Тусклость изображения, стертость имени — это прием, так все задумывалось. И вот откуда этот замысел возник.

«Образ Абая, — поясняет автор, — определяет все компоненты и стиль моего романа. Мне хотелось, чтобы его душевная боль, выливающаяся порой в лирических стихах, а иногда в сатирических строках, определяла тональность целых глав, контрастность стиля».

Иначе говоря, все происходящее в степи и все участники потока жизни увидены глазами заглавного героя. И все зависит, стало быть, от устройства его зрения. Так вот, даже столь симпатичного ему Федора Павлова, не говоря уж о почти безымянных переселенцах, Абай как следует не видит. Может, и хочет увидеть, вглядывается, и все-таки не распознает. Это не какой-то дефект зрительного аппарата, это — наследие веков, от которого не может освободиться даже очень крупная личность. Вот эту мучительную раздвоенность, которой в конечном итоге определяется трагедия великого поэта, Мухтар Ауэзов и показывает. Не говорит, не разъясняет, а именно показывает. И, стало быть, художник выдерживает давление идеологии, какое бы бесцеремонное упорство агенты ее — цензоры и редакторы — ни проявляли.

Два последних тома эпопеи удерживают то же жанровое многообразие, что и начало, — по-прежнему и социальный роман, и психологический, и приключенческий, и даже воспитательный, хоть и предстает перед нами герой в зрелые лета.

Но соотношения меняются, а главное, как замечено уже, собственно роман, при всей своей видимой традиционности, то есть эпической объективности, обнаруживает отчетливые черты как раз субъективного повествования. Абай может ненадолго, а то и надолго выпадать из фокуса, но он и невидимый определяет ход действия и способ изображения его участников.

Намного повышается мера его духовной активности, да и практического участия в жизни Степи.

Он теперь не только бард, но и водитель народа, наставник и просто лидер в борьбе, трибун.
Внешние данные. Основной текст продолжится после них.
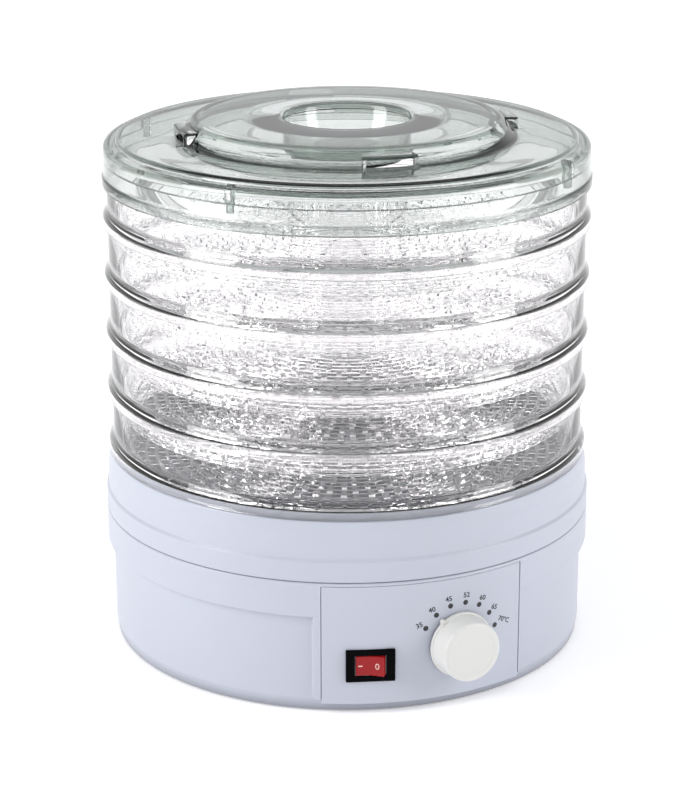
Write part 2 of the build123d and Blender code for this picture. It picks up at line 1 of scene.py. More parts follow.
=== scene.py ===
"""Food dehydrator: shells, clear trays, controls and finishes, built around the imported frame.

Outlines are lists of (radius, height) in millimetres; every mesh is scaled to metres as it is made.
An azimuth is in degrees about the upright axis, 0 at the front and growing to the right.
"""
import json
from math import atan2, cos, degrees, hypot, pi, radians, sin, sqrt, tan

import bmesh
import bpy
import numpy as np
from bpy.props import FloatProperty, FloatVectorProperty, PointerProperty
from bpy.types import Operator, Panel, PropertyGroup
from mathutils import Matrix, Vector


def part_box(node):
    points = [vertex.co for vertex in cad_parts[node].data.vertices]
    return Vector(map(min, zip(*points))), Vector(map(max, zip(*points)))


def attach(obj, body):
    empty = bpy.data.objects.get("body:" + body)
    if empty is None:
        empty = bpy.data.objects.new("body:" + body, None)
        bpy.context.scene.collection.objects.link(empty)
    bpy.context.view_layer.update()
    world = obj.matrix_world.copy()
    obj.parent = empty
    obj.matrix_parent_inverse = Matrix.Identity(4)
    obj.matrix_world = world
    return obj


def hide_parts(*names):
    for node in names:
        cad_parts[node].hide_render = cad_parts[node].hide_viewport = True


bl_info = {
    "name": "Food dehydrator",
    "version": (1, 0, 0),
    "blender": (4, 5, 0),
    "location": "View3D > Sidebar > Dryer",
    "description": "Builds the visible shells, clear trays, controls and finishes of a stacking food dryer",
    "category": "Object",
}

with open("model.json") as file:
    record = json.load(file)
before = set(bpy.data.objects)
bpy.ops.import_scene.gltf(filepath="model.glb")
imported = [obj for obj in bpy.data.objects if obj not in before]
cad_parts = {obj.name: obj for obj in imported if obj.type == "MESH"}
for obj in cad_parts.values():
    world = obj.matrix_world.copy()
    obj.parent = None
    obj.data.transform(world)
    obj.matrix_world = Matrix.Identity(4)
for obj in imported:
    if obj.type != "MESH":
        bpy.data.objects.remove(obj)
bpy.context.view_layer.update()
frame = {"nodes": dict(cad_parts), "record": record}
MM = 0.001
TRAY_COUNT = 5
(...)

То есть жизнь его — мука самоопределения, бесконечная чреда попыток разрешить противоречие между поэтом и гражданином, но противникам его, и колониальным чиновникам, и фанатикам древних обычаев степи, и духовенству, до этих душевных бурь дела нет, потому и плетут против него интриги, потому и становится он жертвой прямого физического насилия.

Некогда Абай порывал с отцом, теперь он от него отрекается публично и бесповоротно. «Первым виновником раздора между Тобыкты и Кокеном я считаю своего отца Кунанбая», — с силой заявляет герой, обращаясь к съезду, разбирающему очередную тяжбу двух родов. Сцена эта должна была стать в представлении автора ключевой, «кульминацией всего цикла».
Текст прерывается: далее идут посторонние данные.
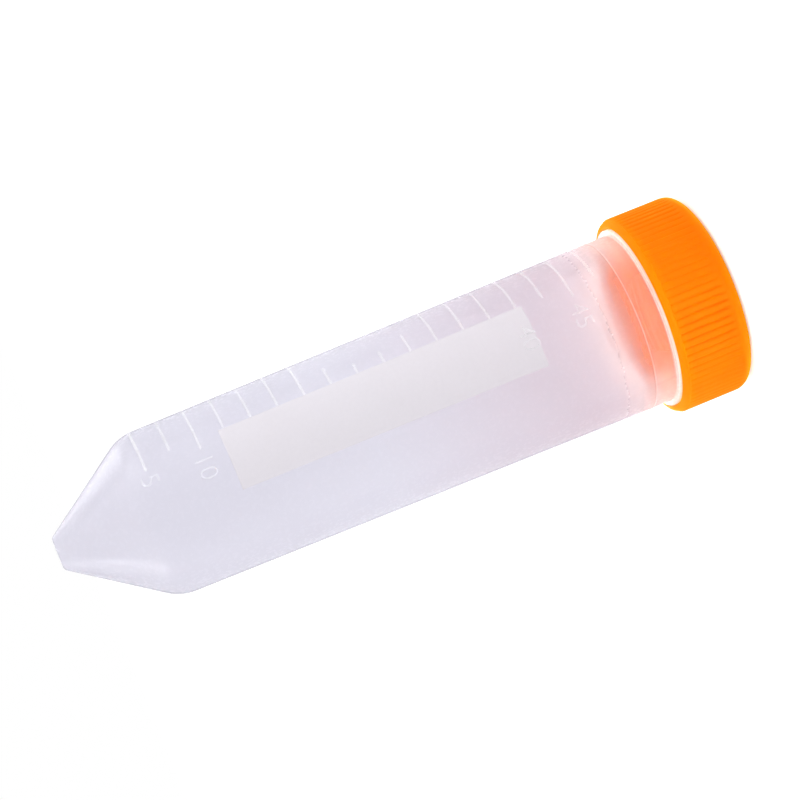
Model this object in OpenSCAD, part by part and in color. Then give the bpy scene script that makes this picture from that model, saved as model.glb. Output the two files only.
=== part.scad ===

Но мало того, не просто семейные связи рвет герой, он покушается на всю систему отношений, диктующих людям способ поведения и даже мысли. Закон рода утрачивает в его глазах несомненность, уступая место иной, более высокой ценности — интересу народа.

— Ну, коли так, — яростно наседает на него брат Такежан, — объяви тогда всем, что ты не сын предков, не сын Кунанбая! Что ты враг всем достойным людям, что не отличаешь себя от степного сброда!

— А я не раз говорил об этом.

— Тогда скажи и остальное: что ты отступил от путей отцов, что совращаешь людей в нечестие, в смуту…

— Путь отцов стал путем насилия, коварства, это путь вражды с народом. А я выбрал дружбу с народом. Да, я отступил от того пути, отступил от кунанбайства…

Разумеется, мы помним, конечно, что отступление — это тяжкая драма, что каждый шаг дается с мукою сердца, да и не всегда дается он. Сказать проще, чем сделать, да и род, как выясняется, величина непостоянная: даже не Абай, но сын его Абиш вспоминает памятью сердца — старую Зере, которая «действительно была матерью рода, его совестью и душой». Но как раз такая внутренняя подвижность, это постоянное напряжение духа, переданное прежде сменою ритма речи, то плавной, то задыхающейся, то негромкой, то трибунной, убеждает в том, насколько, условно говоря, стало в романе больше психологии.

Абай в зрелую пору — личность куда более многогранная, нежели тот Абай, с которым расстаемся мы в эпилоге второй части эпопеи.

Естественно, вступая в тяжбу с традицией, отклоняясь от пути отцов, человек Степи неизбежно сталкивается с установлениями веры.

Абай и ислам — сквозная и самая драматическая тема заключительных частей эпопеи.

Ни единого случая не упускает поэт, чтобы предать презрению тех, кто называет себя служителями Аллаха.